= SUPPLIED MATERIAL =
* begin *
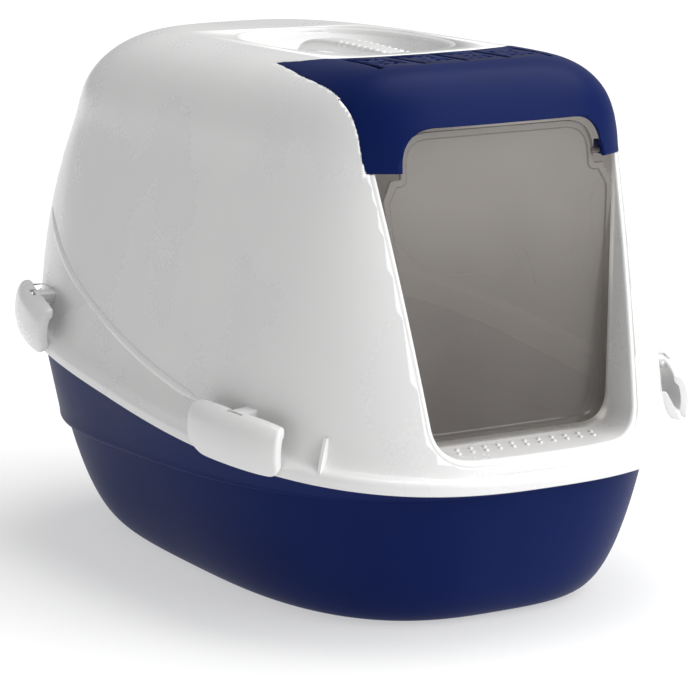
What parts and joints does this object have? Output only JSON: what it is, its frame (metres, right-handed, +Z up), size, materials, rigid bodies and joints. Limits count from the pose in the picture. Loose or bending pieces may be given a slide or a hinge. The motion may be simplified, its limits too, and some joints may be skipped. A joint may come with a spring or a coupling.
{
  "type": "hooded cat litter box",
  "caption": "Hooded cat litter box: open tray, clip-on domed hood with a swinging door flap, vented front cover and sunk carry handle.",
  "frame": {"origin": "on the ground, under the middle of the rim outline", "axes": "+Z up, the doorway faces -Y, and -X is on the left of someone facing the doorway"},
  "size_m": [0.4168, 0.56, 0.3969],
  "materials": {
    "navy_plastic": "satin navy polypropylene",
    "white_plastic": "white polypropylene, half gloss",
    "smoked_flap": "smoked see-through plastic",
    "filter_felt": "black activated-carbon felt"
  },
  "bodies": {
    "tray": {"base_tray": "navy_plastic"},
    "hood": {"hood_shell": "white_plastic", "front_cover": "navy_plastic", "carry_handle": "white_plastic", "filter_holder": "white_plastic", "carbon_filter": "filter_felt"},
    "flap": {"flap_door": "smoked_flap"},
    "clip_a": {"clip_front_right": "white_plastic"},
    "clip_b": {"clip_front_left": "white_plastic"},
    "clip_c": {"clip_rear_right": "white_plastic"},
    "clip_d": {"clip_rear_left": "white_plastic"}
  },
  "joints": [
    {"name": "hood_lift", "type": "slide", "parent": "tray", "child": "hood", "axis": [0, 0, 1], "range_m": [0, 0.15]},
    {"name": "flap_swing", "type": "hinge", "parent": "hood", "child": "flap", "pos_m": [0, -0.199, 0.332], "axis": [1, 0, 0], "range_deg": [-50, 75]},
    {"name": "clip_front_right_turn", "type": "hinge", "parent": "hood", "child": "clip_a", "pos_m": [0.18262, -0.15322, 0.1565], "axis": [-0.2956, -0.9506, -0.0951], "range_deg": [0, 100]},
    {"name": "clip_front_left_turn", "type": "hinge", "parent": "hood", "child": "clip_b", "pos_m": [-0.18262, -0.15322, 0.1565], "axis": [-0.2956, 0.9506, 0.0951], "range_deg": [0, 100]},
    {"name": "clip_rear_right_turn", "type": "hinge", "parent": "hood", "child": "clip_c", "pos_m": [0.18749, 0.15058, 0.1872], "axis": [0.2359, -0.967, -0.0967], "range_deg": [0, 100]},
    {"name": "clip_rear_left_turn", "type": "hinge", "parent": "hood", "child": "clip_d", "pos_m": [-0.18749, 0.15058, 0.1872], "axis": [0.2359, 0.967, 0.0967], "range_deg": [0, 100]}
  ]
}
* end *
= WORK TO BE COMPLETED =
Write out every line of the preceding listing that contains "materials".

= WRITTEN ANSWER =
What parts and joints does this object have? Output only JSON: what it is, its frame (metres, right-handed, +Z up), size, materials, rigid bodies and joints. Limits count from the pose in the picture. Loose or bending pieces may be given a slide or a hinge. The motion may be simplified, its limits too, and some joints may be skipped. A joint may come with a spring or a coupling.
  "materials": {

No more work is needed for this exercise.